## Problem to work on
Every record here needs to be written out again exactly.

## Information given
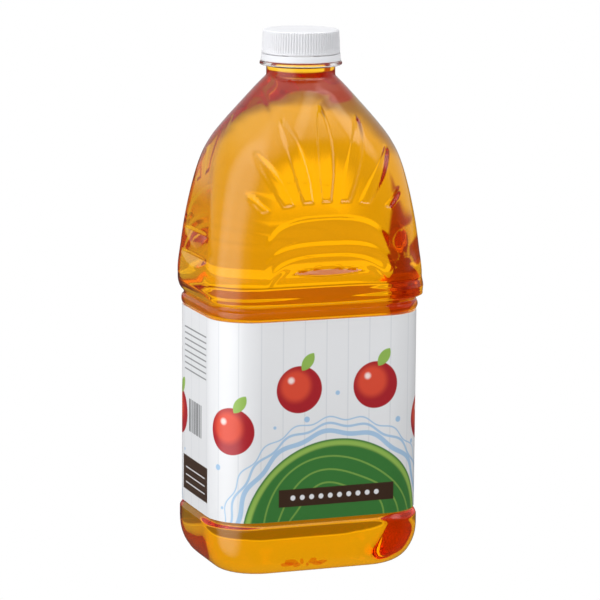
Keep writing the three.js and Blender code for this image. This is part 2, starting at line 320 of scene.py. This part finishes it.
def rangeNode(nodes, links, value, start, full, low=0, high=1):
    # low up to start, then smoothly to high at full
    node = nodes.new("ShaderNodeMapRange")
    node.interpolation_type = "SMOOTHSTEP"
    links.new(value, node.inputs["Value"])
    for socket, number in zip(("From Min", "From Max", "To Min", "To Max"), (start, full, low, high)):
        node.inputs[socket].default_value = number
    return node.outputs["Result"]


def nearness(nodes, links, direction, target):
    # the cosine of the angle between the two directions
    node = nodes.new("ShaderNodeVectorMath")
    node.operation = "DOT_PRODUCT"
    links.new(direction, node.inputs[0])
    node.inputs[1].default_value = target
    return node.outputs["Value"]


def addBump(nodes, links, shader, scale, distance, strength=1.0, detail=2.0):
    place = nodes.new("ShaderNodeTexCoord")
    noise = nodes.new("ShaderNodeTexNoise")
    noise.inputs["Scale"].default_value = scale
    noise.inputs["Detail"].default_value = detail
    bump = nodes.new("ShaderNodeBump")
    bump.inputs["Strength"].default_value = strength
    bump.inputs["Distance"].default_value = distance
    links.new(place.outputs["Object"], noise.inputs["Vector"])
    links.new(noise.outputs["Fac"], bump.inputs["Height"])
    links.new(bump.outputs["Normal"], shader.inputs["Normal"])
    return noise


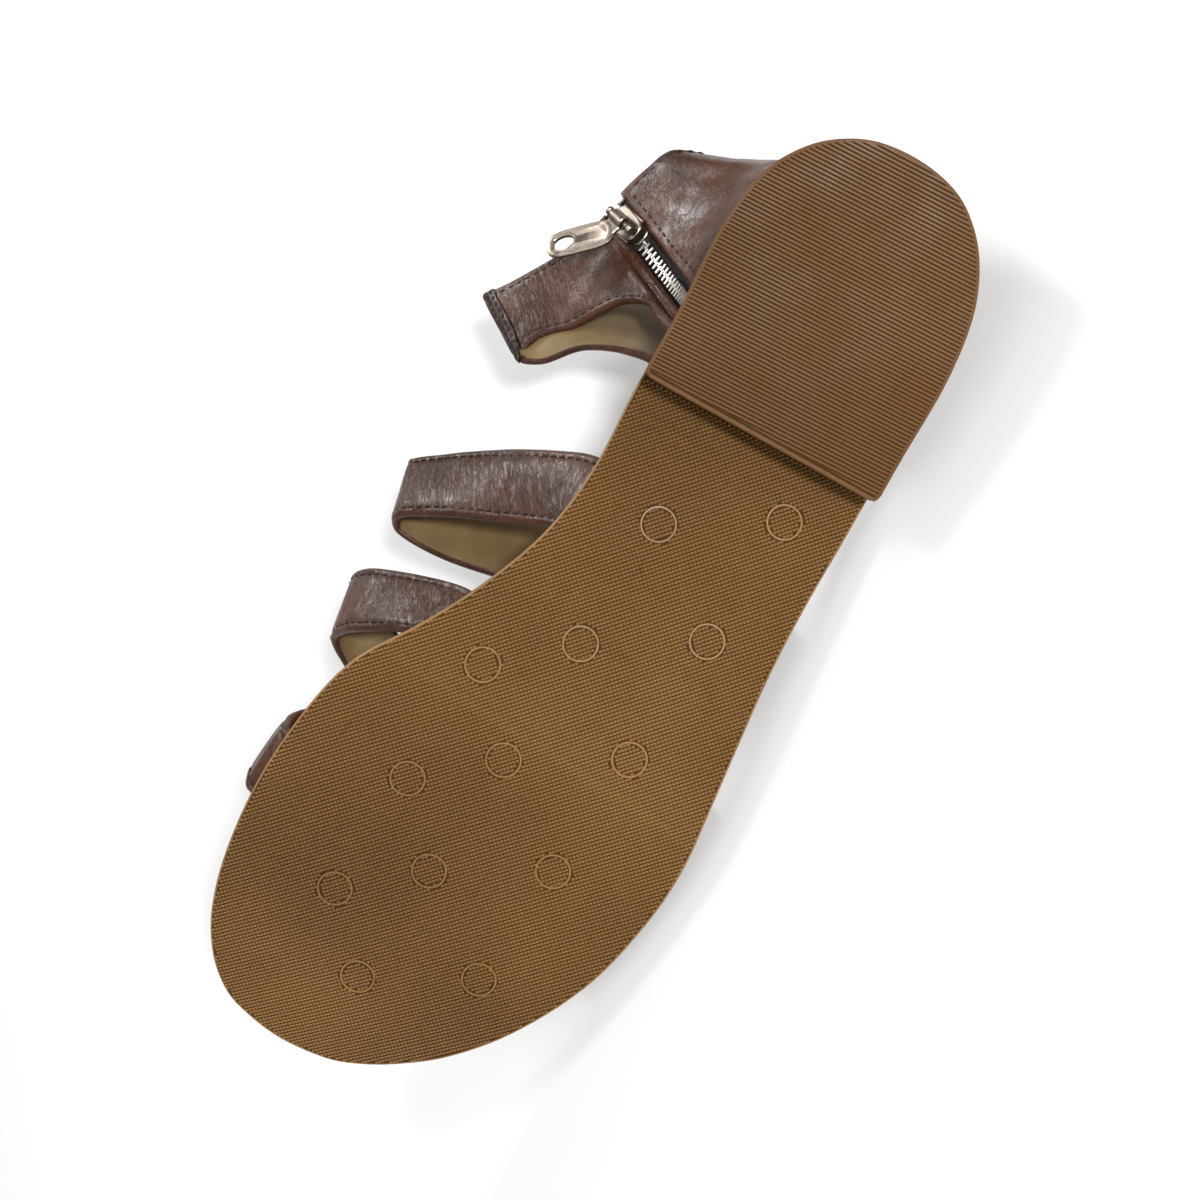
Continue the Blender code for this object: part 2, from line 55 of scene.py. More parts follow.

## Task answer
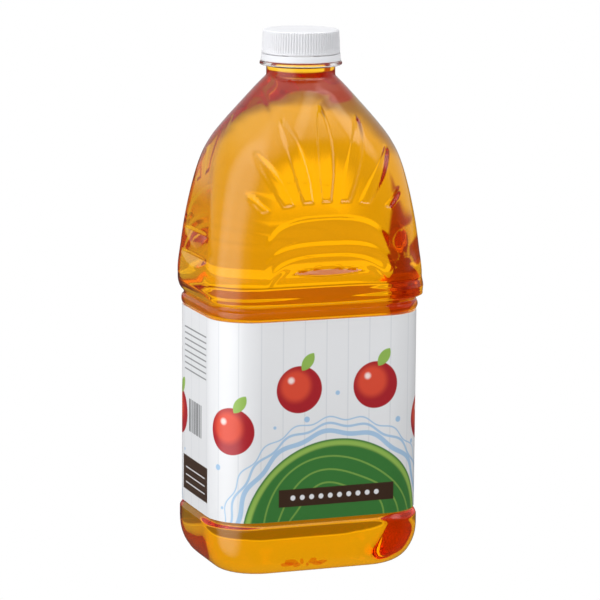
Keep writing the three.js and Blender code for this image. This is part 2, starting at line 320 of scene.py. This part finishes it.
def rangeNode(nodes, links, value, start, full, low=0, high=1):
    # low up to start, then smoothly to high at full
    node = nodes.new("ShaderNodeMapRange")
    node.interpolation_type = "SMOOTHSTEP"
    links.new(value, node.inputs["Value"])
    for socket, number in zip(("From Min", "From Max", "To Min", "To Max"), (start, full, low, high)):
        node.inputs[socket].default_value = number
    return node.outputs["Result"]


def nearness(nodes, links, direction, target):
    # the cosine of the angle between the two directions
    node = nodes.new("ShaderNodeVectorMath")
    node.operation = "DOT_PRODUCT"
    links.new(direction, node.inputs[0])
    node.inputs[1].default_value = target
    return node.outputs["Value"]


def addBump(nodes, links, shader, scale, distance, strength=1.0, detail=2.0):
    place = nodes.new("ShaderNodeTexCoord")
    noise = nodes.new("ShaderNodeTexNoise")
    noise.inputs["Scale"].default_value = scale
    noise.inputs["Detail"].default_value = detail
    bump = nodes.new("ShaderNodeBump")
    bump.inputs["Strength"].default_value = strength
    bump.inputs["Distance"].default_value = distance
    links.new(place.outputs["Object"], noise.inputs["Vector"])
    links.new(noise.outputs["Fac"], bump.inputs["Height"])
    links.new(bump.outputs["Normal"], shader.inputs["Normal"])
    return noise


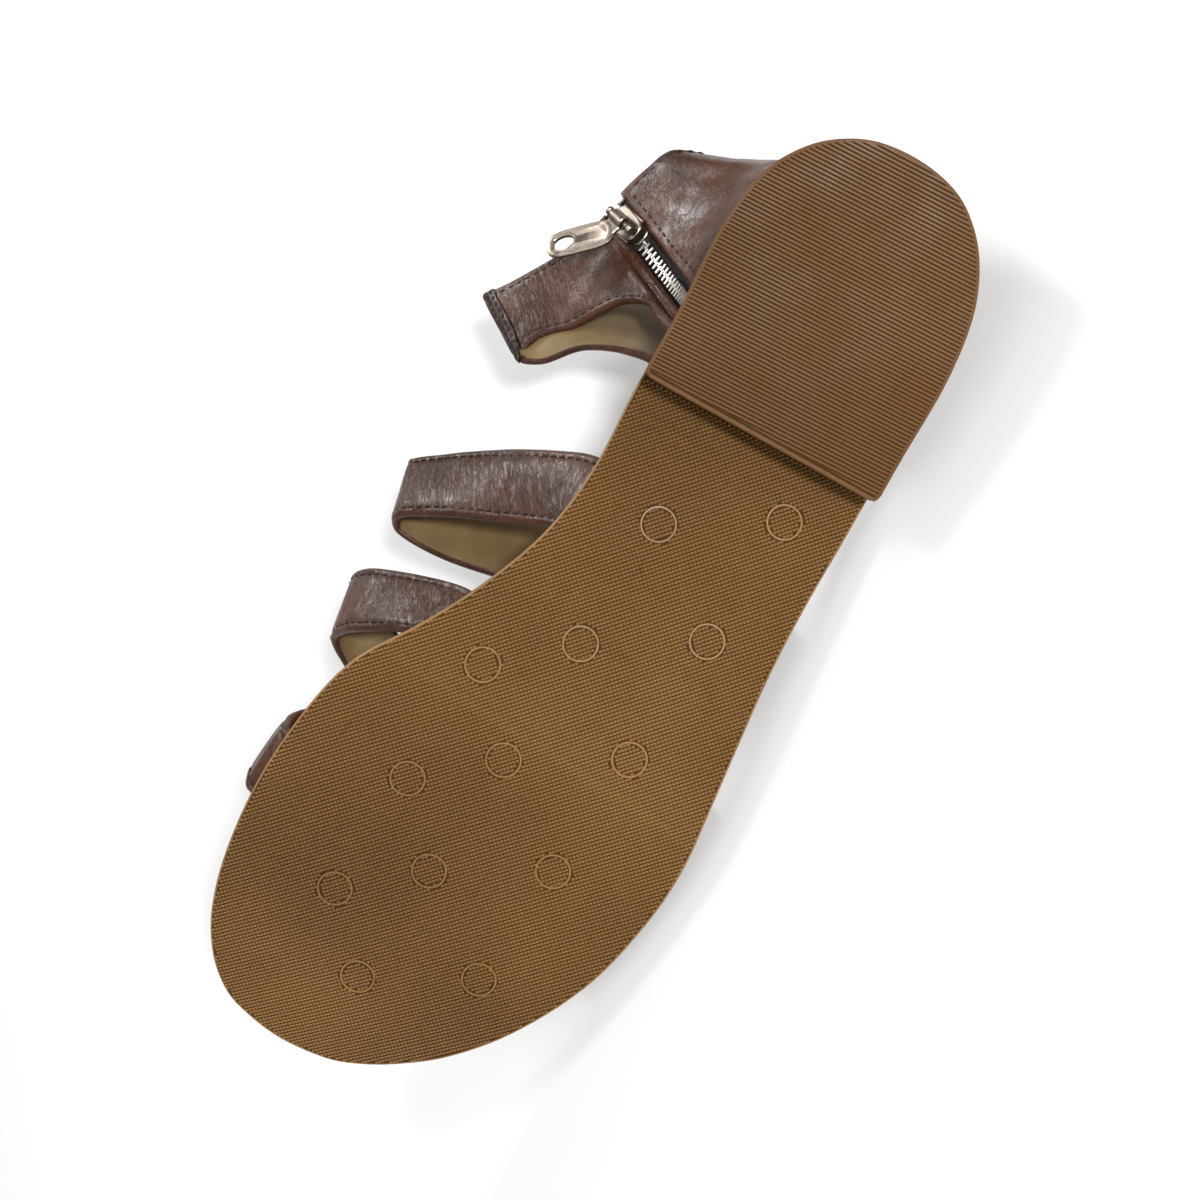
Continue the Blender code for this object: part 2, from line 55 of scene.py. More parts follow.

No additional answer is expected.